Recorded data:
::::::::
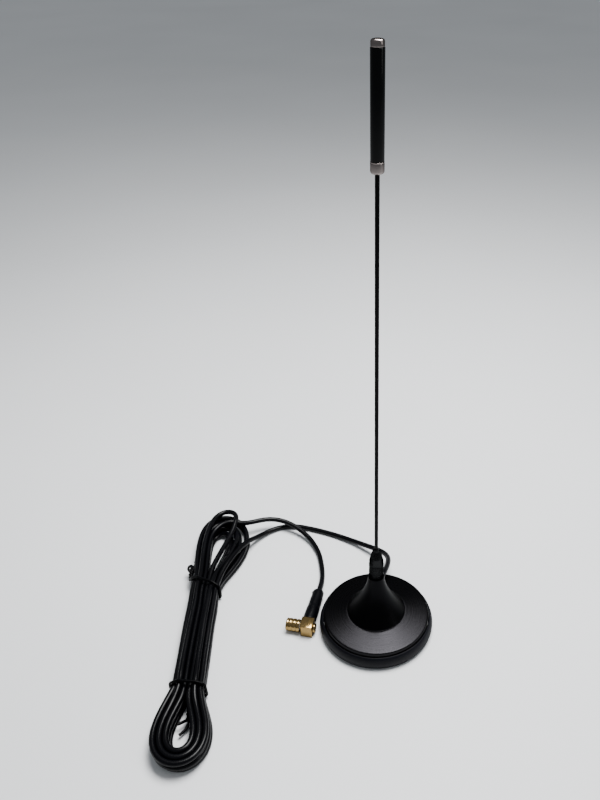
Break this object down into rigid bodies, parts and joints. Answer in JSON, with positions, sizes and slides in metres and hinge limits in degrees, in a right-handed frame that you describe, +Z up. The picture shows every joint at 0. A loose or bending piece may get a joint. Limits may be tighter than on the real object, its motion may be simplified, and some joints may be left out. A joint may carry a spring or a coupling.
{
  "type": "magnetic mount whip aerial",
  "caption": "Whip aerial with a loading coil on a round magnetic base, with a coaxial lead tied in a hank and a right-angle push-on plug.",
  "frame": {"origin": "centre of the base's flat underside", "axes": "+Z up along the whip; the lead leaves the neck towards +Y and the hank lies at -X"},
  "size_m": [0.1296, 0.1623, 0.2743],
  "materials": {
    "black_rubber": "matte, slightly soft",
    "cable_jacket": "satin black vinyl",
    "tie_plastic": "satin black coating on wire",
    "heat_shrink": "satin black shrink tubing",
    "black_anodised": "satin black over turned metal",
    "brushed_black": "turned, dark anodised, with a fan-shaped sheen",
    "black_paint": "thin satin black coating",
    "gloss_black": "glossy black tube",
    "nickel_plate": "bright nickel plate",
    "gold_plate": "gold plate, fine machining",
    "brass": "turned brass",
    "tinned_metal": "tin plate",
    "zinc_plate": "zinc plate",
    "ferrite": "ground ferrite",
    "copper": "enamelled copper wire",
    "white_plastic": "natural insulating plastic"
  },
  "bodies": {
    "base": {"base_pad": "black_rubber", "rubber_boot": "black_rubber", "ring_magnet": "ferrite", "magnet_yoke": "zinc_plate", "cover_disc": "brushed_black", "neck": "black_anodised", "cable_grommet": "black_rubber", "insulator_bush": "white_plastic", "contact_stud": "brass", "solder_lug": "tinned_metal", "stud_nut": "brass", "neck_screw_1": "zinc_plate", "neck_screw_2": "zinc_plate", "neck_screw_3": "zinc_plate", "earth_lug": "tinned_metal", "lock_washer_2": "tinned_metal", "lock_washer_3": "tinned_metal", "cable_run": "cable_jacket", "cable_hank": "cable_jacket", "cable_tail": "cable_jacket", "tie_upper": "tie_plastic", "tie_lower": "tie_plastic", "plug_sleeve": "heat_shrink", "plug_crimp": "gold_plate", "plug_body": "gold_plate", "plug_cap": "gold_plate", "plug_barrel": "gold_plate", "plug_insulator": "white_plastic", "plug_contact": "gold_plate"},
    "seal": {"whip_seal": "black_rubber"},
    "whip": {"whip_ferrule": "black_anodised", "whip_rod": "black_paint", "coil_lower_cap": "nickel_plate", "coil_tube": "gloss_black", "top_cap": "nickel_plate", "coil_former": "white_plastic", "loading_coil": "copper"}
  },
  "joints": [
    {"name": "whip_lift", "type": "slide", "parent": "base", "child": "seal", "axis": [0, 0, 1], "range_m": [0, 0.0063]},
    {"name": "whip_turn", "type": "hinge", "parent": "seal", "child": "whip", "pos_m": [0, 0, 0.0405], "axis": [0, 0, 1], "range_deg": [0, 3240]}
  ],
  "couplings": [
    {"joint": "whip_turn", "follows": "whip_lift", "rad_per_m": 8976}
  ]
}
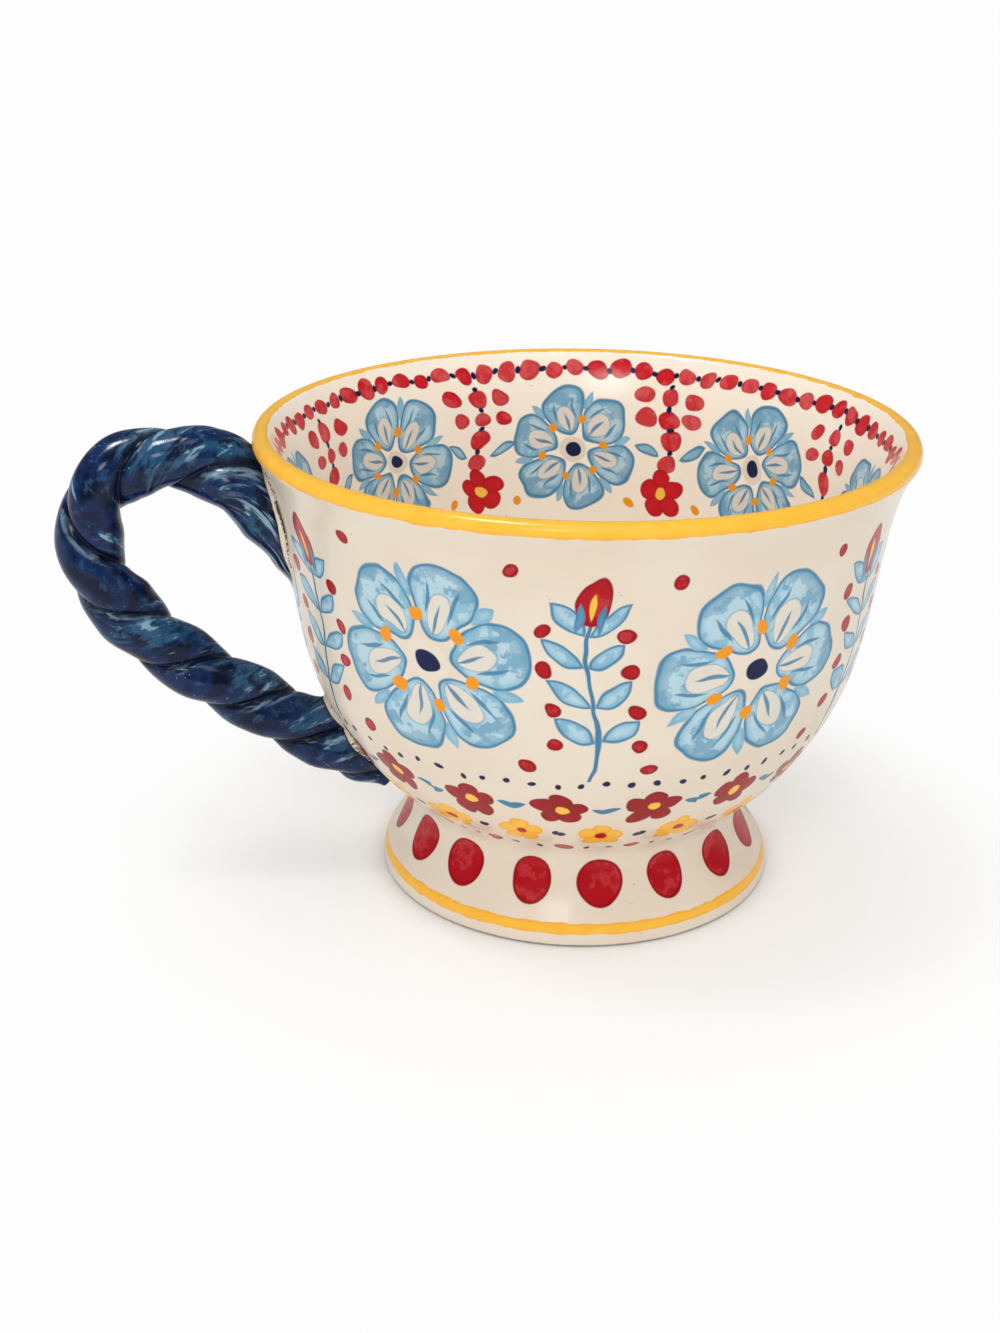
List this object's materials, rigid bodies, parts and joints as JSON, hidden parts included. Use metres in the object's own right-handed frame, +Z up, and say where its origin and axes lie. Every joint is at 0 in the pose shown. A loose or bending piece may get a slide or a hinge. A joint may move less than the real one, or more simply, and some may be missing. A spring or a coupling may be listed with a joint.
{
  "type": "footed teacup",
  "caption": "Footed cup with a flared round bowl, a trumpet foot with a hollow underside and a loop handle of twisted strands.",
  "frame": {"origin": "middle of the foot's base, on the surface that the cup stands on", "axes": "+Z up along the bowl's axis, -X towards the handle, which lies in the XZ plane"},
  "size_m": [0.1553, 0.12, 0.0882],
  "materials": {
    "glazed_pottery": "gloss glaze over a hand-painted body"
  },
  "bodies": {
    "root": {"teacup": "glazed_pottery"}
  },
  "joints": []
}
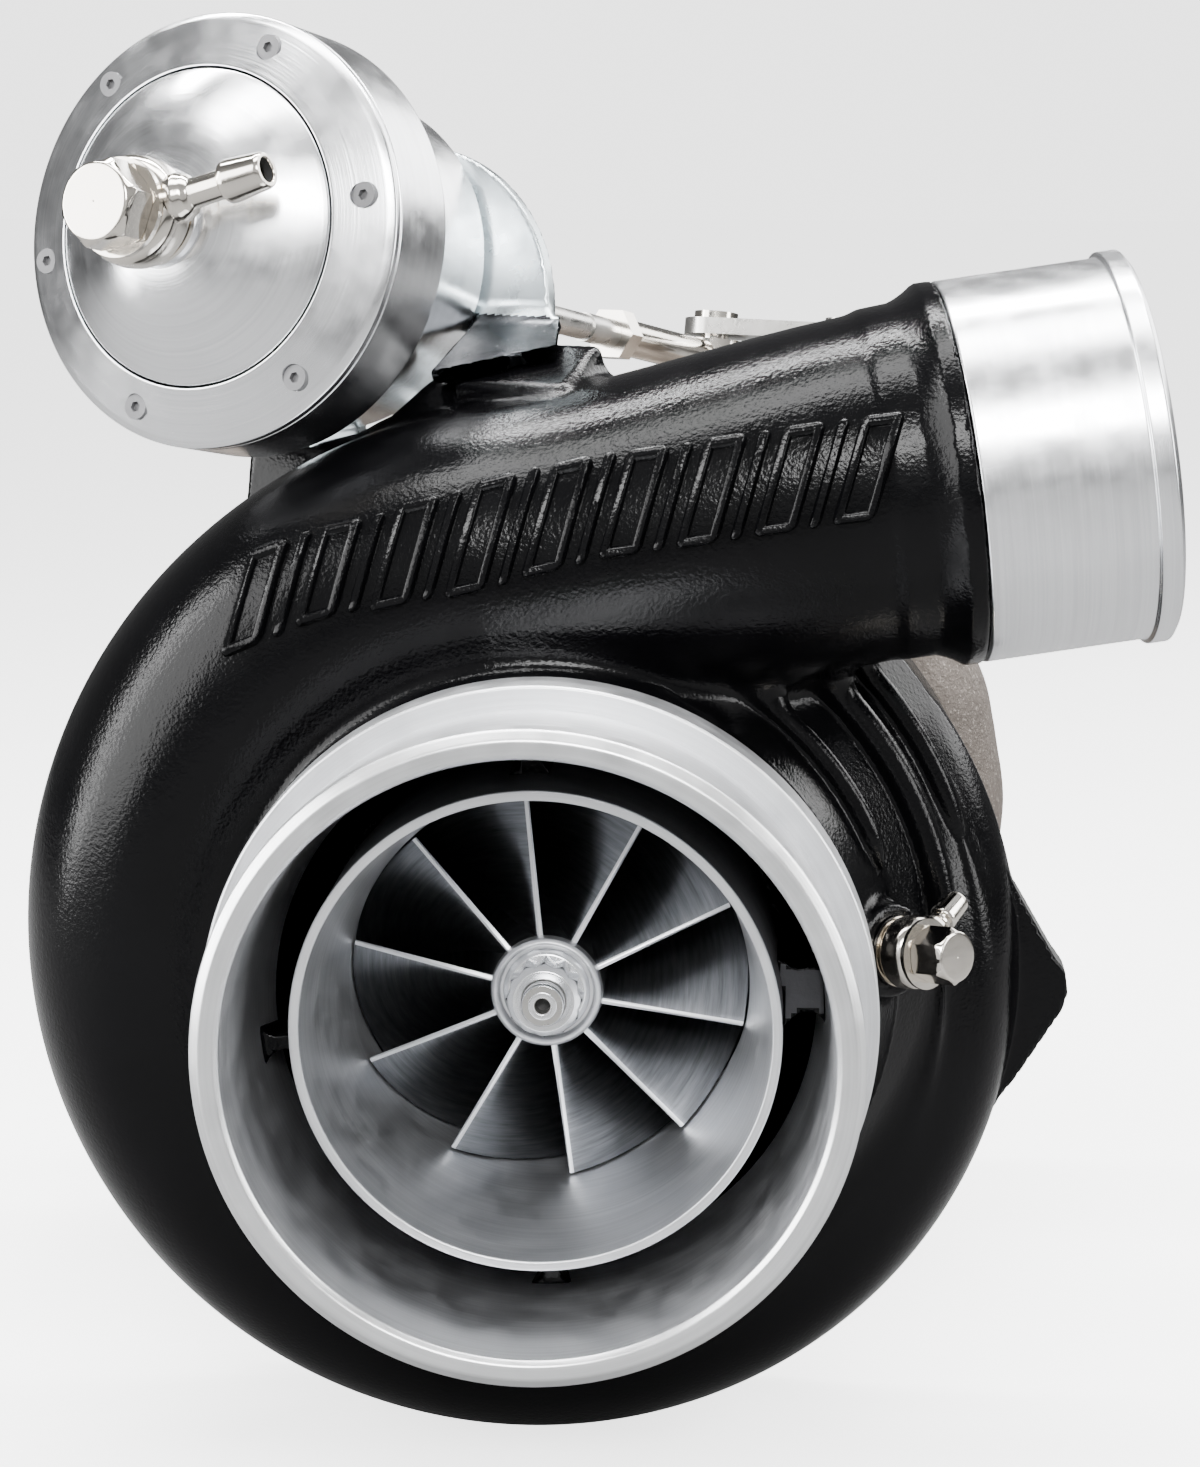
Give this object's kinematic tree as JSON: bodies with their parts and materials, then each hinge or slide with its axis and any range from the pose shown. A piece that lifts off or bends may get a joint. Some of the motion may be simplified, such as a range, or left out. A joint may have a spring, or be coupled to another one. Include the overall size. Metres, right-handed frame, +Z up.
::::::::
Print the material above once more, exactly.

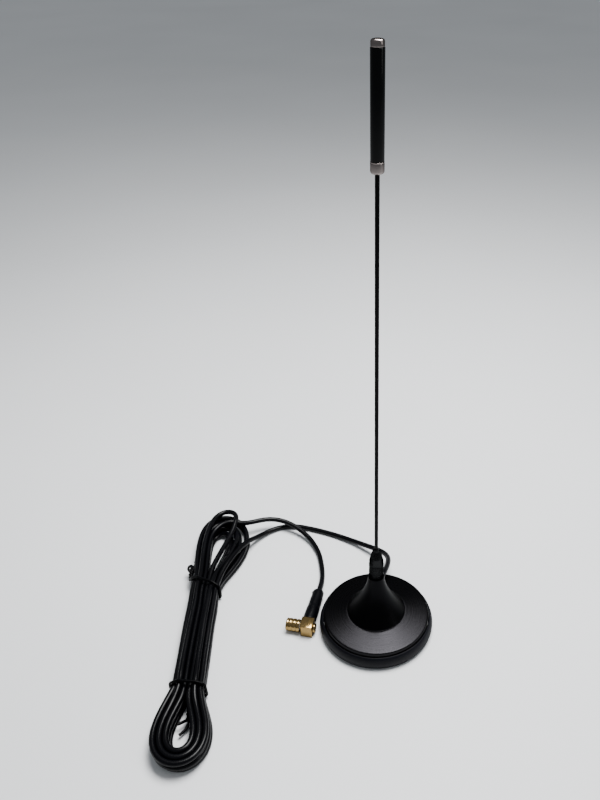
Break this object down into rigid bodies, parts and joints. Answer in JSON, with positions, sizes and slides in metres and hinge limits in degrees, in a right-handed frame that you describe, +Z up. The picture shows every joint at 0. A loose or bending piece may get a joint. Limits may be tighter than on the real object, its motion may be simplified, and some joints may be left out. A joint may carry a spring or a coupling.
{
  "type": "magnetic mount whip aerial",
  "caption": "Whip aerial with a loading coil on a round magnetic base, with a coaxial lead tied in a hank and a right-angle push-on plug.",
  "frame": {"origin": "centre of the base's flat underside", "axes": "+Z up along the whip; the lead leaves the neck towards +Y and the hank lies at -X"},
  "size_m": [0.1296, 0.1623, 0.2743],
  "materials": {
    "black_rubber": "matte, slightly soft",
    "cable_jacket": "satin black vinyl",
    "tie_plastic": "satin black coating on wire",
    "heat_shrink": "satin black shrink tubing",
    "black_anodised": "satin black over turned metal",
    "brushed_black": "turned, dark anodised, with a fan-shaped sheen",
    "black_paint": "thin satin black coating",
    "gloss_black": "glossy black tube",
    "nickel_plate": "bright nickel plate",
    "gold_plate": "gold plate, fine machining",
    "brass": "turned brass",
    "tinned_metal": "tin plate",
    "zinc_plate": "zinc plate",
    "ferrite": "ground ferrite",
    "copper": "enamelled copper wire",
    "white_plastic": "natural insulating plastic"
  },
  "bodies": {
    "base": {"base_pad": "black_rubber", "rubber_boot": "black_rubber", "ring_magnet": "ferrite", "magnet_yoke": "zinc_plate", "cover_disc": "brushed_black", "neck": "black_anodised", "cable_grommet": "black_rubber", "insulator_bush": "white_plastic", "contact_stud": "brass", "solder_lug": "tinned_metal", "stud_nut": "brass", "neck_screw_1": "zinc_plate", "neck_screw_2": "zinc_plate", "neck_screw_3": "zinc_plate", "earth_lug": "tinned_metal", "lock_washer_2": "tinned_metal", "lock_washer_3": "tinned_metal", "cable_run": "cable_jacket", "cable_hank": "cable_jacket", "cable_tail": "cable_jacket", "tie_upper": "tie_plastic", "tie_lower": "tie_plastic", "plug_sleeve": "heat_shrink", "plug_crimp": "gold_plate", "plug_body": "gold_plate", "plug_cap": "gold_plate", "plug_barrel": "gold_plate", "plug_insulator": "white_plastic", "plug_contact": "gold_plate"},
    "seal": {"whip_seal": "black_rubber"},
    "whip": {"whip_ferrule": "black_anodised", "whip_rod": "black_paint", "coil_lower_cap": "nickel_plate", "coil_tube": "gloss_black", "top_cap": "nickel_plate", "coil_former": "white_plastic", "loading_coil": "copper"}
  },
  "joints": [
    {"name": "whip_lift", "type": "slide", "parent": "base", "child": "seal", "axis": [0, 0, 1], "range_m": [0, 0.0063]},
    {"name": "whip_turn", "type": "hinge", "parent": "seal", "child": "whip", "pos_m": [0, 0, 0.0405], "axis": [0, 0, 1], "range_deg": [0, 3240]}
  ],
  "couplings": [
    {"joint": "whip_turn", "follows": "whip_lift", "rad_per_m": 8976}
  ]
}
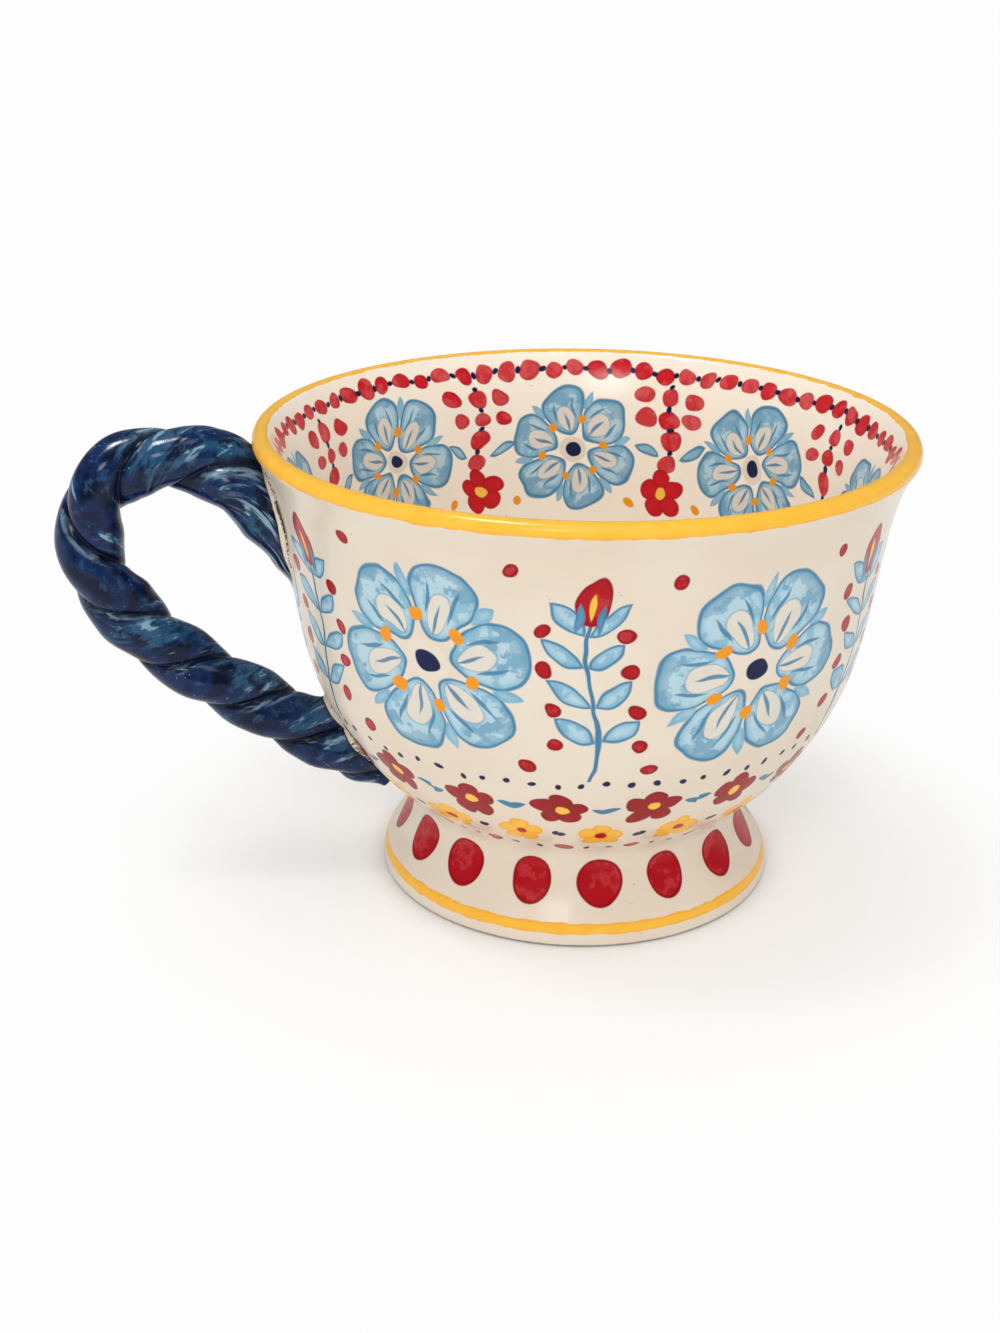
List this object's materials, rigid bodies, parts and joints as JSON, hidden parts included. Use metres in the object's own right-handed frame, +Z up, and say where its origin and axes lie. Every joint is at 0 in the pose shown. A loose or bending piece may get a slide or a hinge. A joint may move less than the real one, or more simply, and some may be missing. A spring or a coupling may be listed with a joint.
{
  "type": "footed teacup",
  "caption": "Footed cup with a flared round bowl, a trumpet foot with a hollow underside and a loop handle of twisted strands.",
  "frame": {"origin": "middle of the foot's base, on the surface that the cup stands on", "axes": "+Z up along the bowl's axis, -X towards the handle, which lies in the XZ plane"},
  "size_m": [0.1553, 0.12, 0.0882],
  "materials": {
    "glazed_pottery": "gloss glaze over a hand-painted body"
  },
  "bodies": {
    "root": {"teacup": "glazed_pottery"}
  },
  "joints": []
}
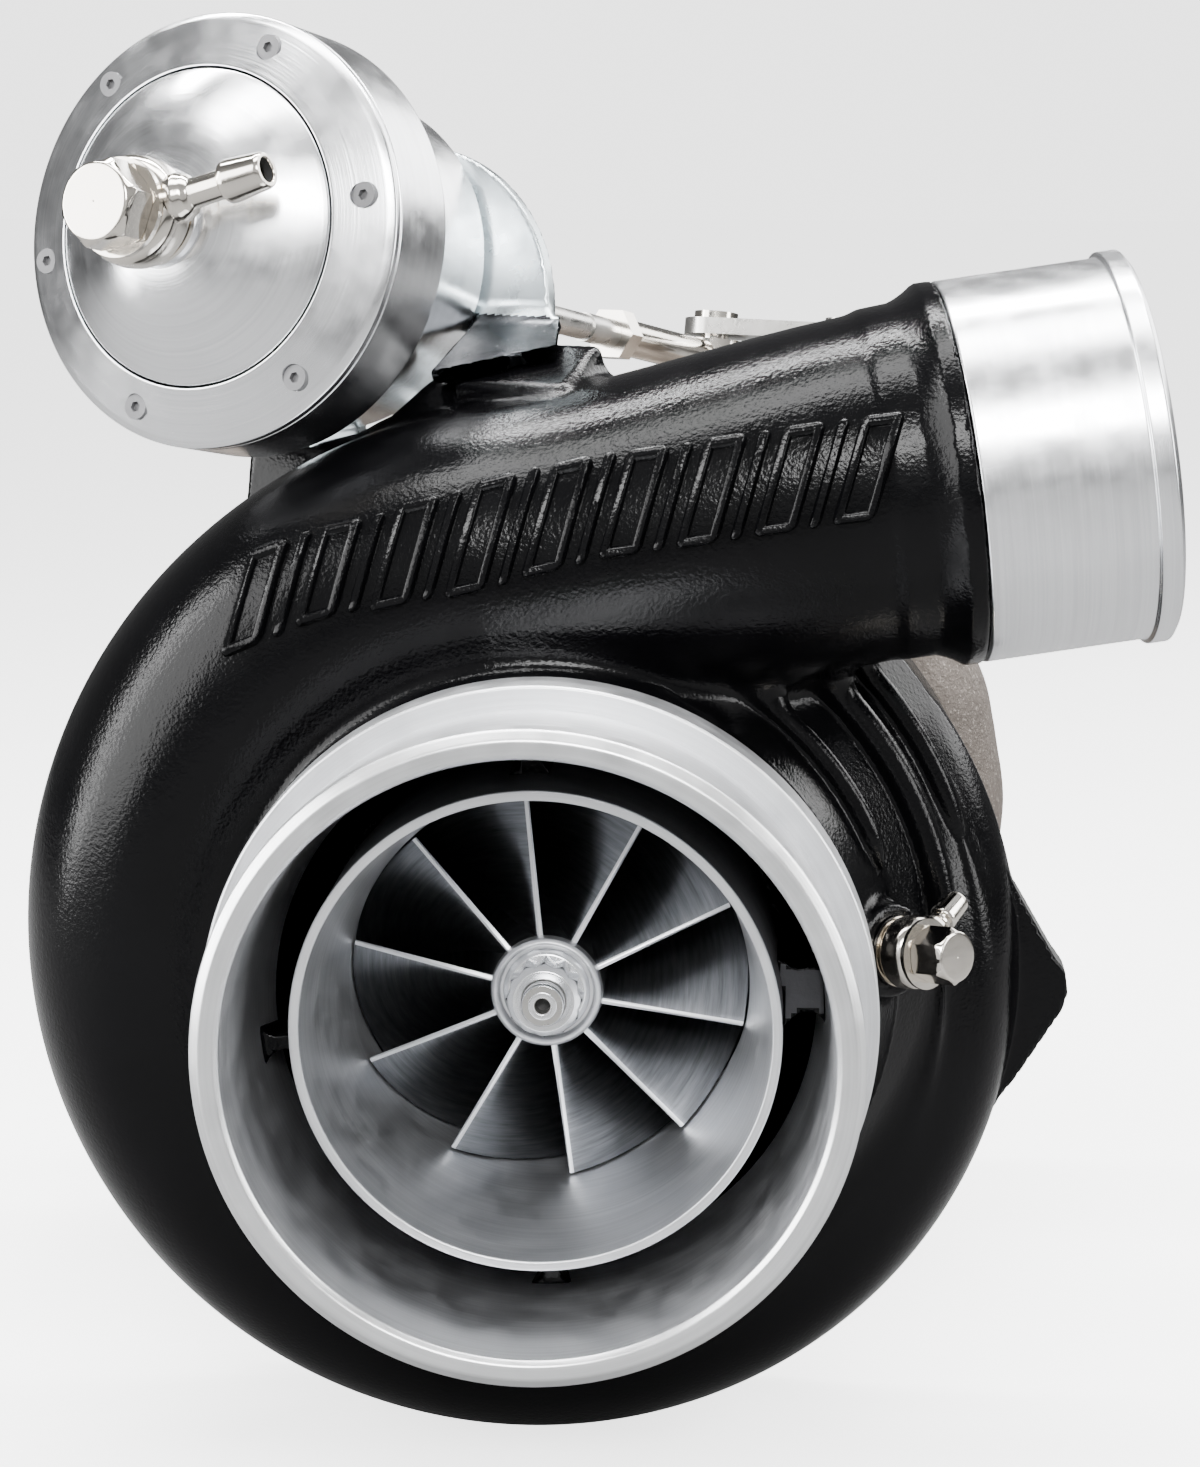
Give this object's kinematic tree as JSON: bodies with their parts and materials, then each hinge or slide with its axis and any range from the pose shown. A piece that lifts off or bends may get a joint. Some of the motion may be simplified, such as a range, or left out. A joint may have a spring, or be coupled to another one. Include the overall size. Metres, right-handed frame, +Z up.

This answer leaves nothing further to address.